**YOUR GOAL**
Only one portion of the data is to be written out: from the line bearing "# Rawhide patches" through the line bearing "if empty is". Write it exactly as it appears.

* * * * *

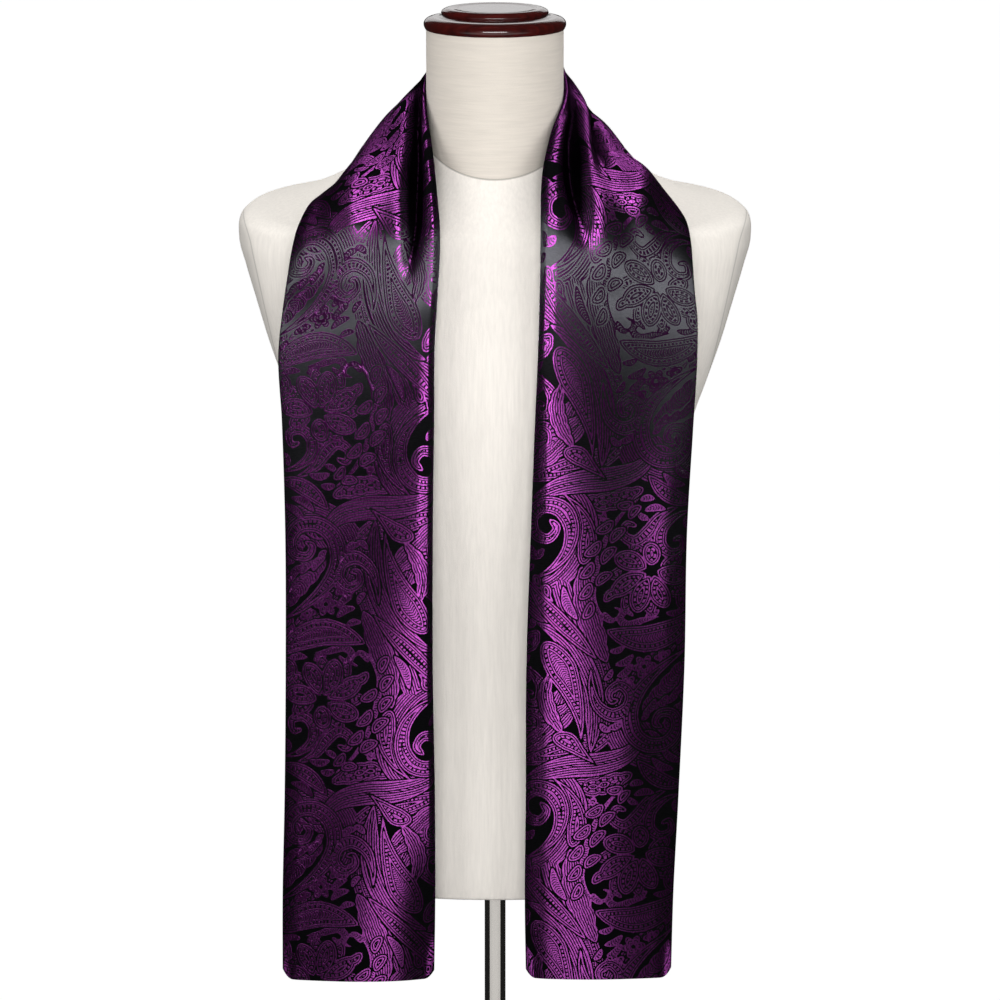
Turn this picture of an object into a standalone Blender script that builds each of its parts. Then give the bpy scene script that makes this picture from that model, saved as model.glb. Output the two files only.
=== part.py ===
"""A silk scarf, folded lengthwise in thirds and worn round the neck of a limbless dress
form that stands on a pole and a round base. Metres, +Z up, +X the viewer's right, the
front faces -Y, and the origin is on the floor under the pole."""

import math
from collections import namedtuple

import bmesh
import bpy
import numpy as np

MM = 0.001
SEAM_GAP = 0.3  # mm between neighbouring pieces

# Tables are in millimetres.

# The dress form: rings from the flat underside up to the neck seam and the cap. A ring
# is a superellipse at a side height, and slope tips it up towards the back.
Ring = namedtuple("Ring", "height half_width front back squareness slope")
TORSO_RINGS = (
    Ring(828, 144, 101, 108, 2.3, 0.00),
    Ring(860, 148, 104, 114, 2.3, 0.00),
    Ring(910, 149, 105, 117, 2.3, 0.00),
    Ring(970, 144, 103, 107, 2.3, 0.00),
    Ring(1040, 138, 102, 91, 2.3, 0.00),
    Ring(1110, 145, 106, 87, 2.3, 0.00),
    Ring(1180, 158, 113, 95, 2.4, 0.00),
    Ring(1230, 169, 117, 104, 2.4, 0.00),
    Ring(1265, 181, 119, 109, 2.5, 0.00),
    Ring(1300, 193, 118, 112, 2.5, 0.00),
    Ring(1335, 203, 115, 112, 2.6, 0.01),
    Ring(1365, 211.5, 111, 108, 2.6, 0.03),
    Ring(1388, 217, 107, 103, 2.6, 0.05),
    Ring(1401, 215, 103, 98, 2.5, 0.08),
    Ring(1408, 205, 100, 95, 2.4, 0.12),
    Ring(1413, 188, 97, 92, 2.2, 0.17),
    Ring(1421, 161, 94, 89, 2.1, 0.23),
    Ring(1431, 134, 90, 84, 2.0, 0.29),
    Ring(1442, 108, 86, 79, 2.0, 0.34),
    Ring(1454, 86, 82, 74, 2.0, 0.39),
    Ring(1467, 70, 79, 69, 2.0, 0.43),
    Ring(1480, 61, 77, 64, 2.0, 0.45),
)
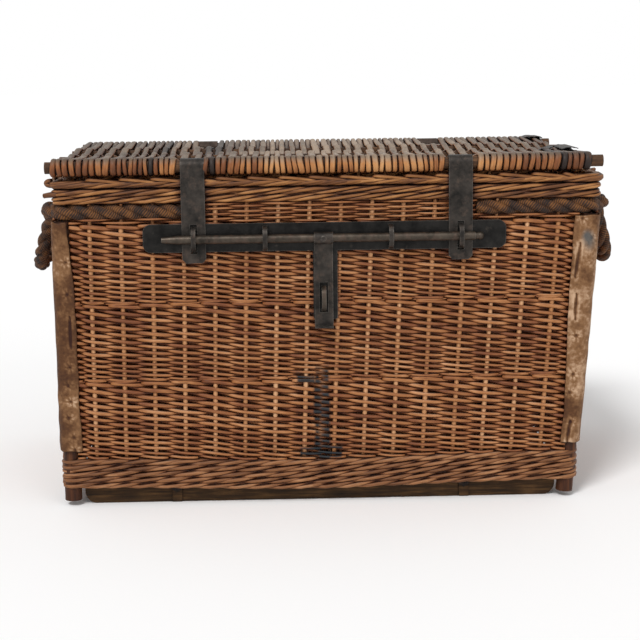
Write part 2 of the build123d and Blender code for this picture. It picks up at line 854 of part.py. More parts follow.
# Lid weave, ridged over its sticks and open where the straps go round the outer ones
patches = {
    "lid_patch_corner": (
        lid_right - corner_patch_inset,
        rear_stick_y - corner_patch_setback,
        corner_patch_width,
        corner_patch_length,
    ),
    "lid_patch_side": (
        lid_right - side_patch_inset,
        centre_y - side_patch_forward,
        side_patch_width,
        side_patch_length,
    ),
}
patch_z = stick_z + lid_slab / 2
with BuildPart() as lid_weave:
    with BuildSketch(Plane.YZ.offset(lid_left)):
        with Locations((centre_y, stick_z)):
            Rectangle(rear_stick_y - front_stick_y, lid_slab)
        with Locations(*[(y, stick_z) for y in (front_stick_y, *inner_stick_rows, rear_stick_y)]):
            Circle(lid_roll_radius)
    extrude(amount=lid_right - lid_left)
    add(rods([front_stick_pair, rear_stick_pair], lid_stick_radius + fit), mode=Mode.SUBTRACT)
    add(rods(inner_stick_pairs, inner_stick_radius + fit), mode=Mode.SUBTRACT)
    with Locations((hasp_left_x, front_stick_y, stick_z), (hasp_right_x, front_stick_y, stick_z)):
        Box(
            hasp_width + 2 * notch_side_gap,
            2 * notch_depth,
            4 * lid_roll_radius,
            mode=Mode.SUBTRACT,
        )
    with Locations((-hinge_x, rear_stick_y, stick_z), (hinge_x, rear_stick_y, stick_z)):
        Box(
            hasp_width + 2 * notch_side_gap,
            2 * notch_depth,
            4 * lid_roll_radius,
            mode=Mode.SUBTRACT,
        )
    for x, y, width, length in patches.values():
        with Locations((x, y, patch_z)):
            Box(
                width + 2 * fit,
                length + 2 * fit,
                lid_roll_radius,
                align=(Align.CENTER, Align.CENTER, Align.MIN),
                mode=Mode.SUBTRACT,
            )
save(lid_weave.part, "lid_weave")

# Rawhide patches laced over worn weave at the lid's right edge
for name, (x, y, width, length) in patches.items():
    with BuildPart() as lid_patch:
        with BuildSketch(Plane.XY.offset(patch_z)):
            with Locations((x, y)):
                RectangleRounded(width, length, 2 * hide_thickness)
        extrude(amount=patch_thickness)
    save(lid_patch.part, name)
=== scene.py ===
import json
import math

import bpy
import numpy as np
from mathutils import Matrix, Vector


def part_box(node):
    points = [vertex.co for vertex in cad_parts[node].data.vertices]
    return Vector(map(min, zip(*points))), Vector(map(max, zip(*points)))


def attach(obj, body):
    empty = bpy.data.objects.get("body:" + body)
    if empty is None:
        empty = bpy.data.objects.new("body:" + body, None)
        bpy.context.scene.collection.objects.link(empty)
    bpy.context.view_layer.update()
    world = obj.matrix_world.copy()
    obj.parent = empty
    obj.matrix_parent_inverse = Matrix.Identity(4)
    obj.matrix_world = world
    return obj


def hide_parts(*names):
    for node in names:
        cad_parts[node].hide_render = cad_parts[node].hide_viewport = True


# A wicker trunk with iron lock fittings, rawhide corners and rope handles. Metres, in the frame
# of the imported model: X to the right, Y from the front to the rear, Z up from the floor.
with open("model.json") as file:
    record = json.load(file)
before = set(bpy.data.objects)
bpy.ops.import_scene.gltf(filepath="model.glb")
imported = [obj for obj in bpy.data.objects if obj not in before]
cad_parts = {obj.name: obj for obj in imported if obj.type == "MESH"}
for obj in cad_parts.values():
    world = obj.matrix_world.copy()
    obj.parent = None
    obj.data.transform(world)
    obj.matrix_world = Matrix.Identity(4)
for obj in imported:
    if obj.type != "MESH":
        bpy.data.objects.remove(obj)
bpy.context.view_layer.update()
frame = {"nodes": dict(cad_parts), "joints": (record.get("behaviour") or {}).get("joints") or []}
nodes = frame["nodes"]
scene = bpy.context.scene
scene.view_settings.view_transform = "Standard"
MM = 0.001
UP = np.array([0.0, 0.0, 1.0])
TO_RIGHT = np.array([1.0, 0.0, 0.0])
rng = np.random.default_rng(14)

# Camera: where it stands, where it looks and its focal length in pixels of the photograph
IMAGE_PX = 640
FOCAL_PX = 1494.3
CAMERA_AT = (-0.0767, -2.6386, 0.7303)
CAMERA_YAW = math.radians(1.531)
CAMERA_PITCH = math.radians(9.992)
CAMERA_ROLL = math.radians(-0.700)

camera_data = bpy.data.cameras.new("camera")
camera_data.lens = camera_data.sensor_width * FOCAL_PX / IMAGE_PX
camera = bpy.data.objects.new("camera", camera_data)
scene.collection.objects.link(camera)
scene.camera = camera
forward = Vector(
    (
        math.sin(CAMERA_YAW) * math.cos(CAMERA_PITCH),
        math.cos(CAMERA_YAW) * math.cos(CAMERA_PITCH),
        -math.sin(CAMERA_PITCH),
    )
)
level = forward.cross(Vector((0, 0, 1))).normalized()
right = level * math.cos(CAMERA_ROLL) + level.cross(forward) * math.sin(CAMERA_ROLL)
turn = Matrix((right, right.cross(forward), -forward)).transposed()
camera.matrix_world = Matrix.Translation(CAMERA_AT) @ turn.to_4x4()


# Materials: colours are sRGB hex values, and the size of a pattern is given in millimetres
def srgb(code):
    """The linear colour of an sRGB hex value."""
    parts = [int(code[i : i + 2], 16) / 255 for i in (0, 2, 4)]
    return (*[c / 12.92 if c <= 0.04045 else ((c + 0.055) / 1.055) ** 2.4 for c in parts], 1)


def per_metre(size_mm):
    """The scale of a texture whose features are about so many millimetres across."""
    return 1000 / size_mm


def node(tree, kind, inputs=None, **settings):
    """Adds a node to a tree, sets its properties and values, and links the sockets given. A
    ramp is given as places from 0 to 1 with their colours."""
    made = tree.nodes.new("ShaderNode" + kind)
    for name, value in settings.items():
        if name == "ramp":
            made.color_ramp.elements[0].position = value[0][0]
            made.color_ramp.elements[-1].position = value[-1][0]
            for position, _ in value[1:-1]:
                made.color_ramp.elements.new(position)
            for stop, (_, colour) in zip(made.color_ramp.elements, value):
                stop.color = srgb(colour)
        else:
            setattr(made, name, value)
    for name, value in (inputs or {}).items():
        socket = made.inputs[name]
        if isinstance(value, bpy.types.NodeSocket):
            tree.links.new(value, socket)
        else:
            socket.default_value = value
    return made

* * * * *

**FINISHED EXERCISE**
# Rawhide patches laced over worn weave at the lid's right edge
for name, (x, y, width, length) in patches.items():
    with BuildPart() as lid_patch:
        with BuildSketch(Plane.XY.offset(patch_z)):
            with Locations((x, y)):
                RectangleRounded(width, length, 2 * hide_thickness)
        extrude(amount=patch_thickness)
    save(lid_patch.part, name)
=== scene.py ===
import json
import math

import bpy
import numpy as np
from mathutils import Matrix, Vector


def part_box(node):
    points = [vertex.co for vertex in cad_parts[node].data.vertices]
    return Vector(map(min, zip(*points))), Vector(map(max, zip(*points)))


def attach(obj, body):
    empty = bpy.data.objects.get("body:" + body)
    if empty is None:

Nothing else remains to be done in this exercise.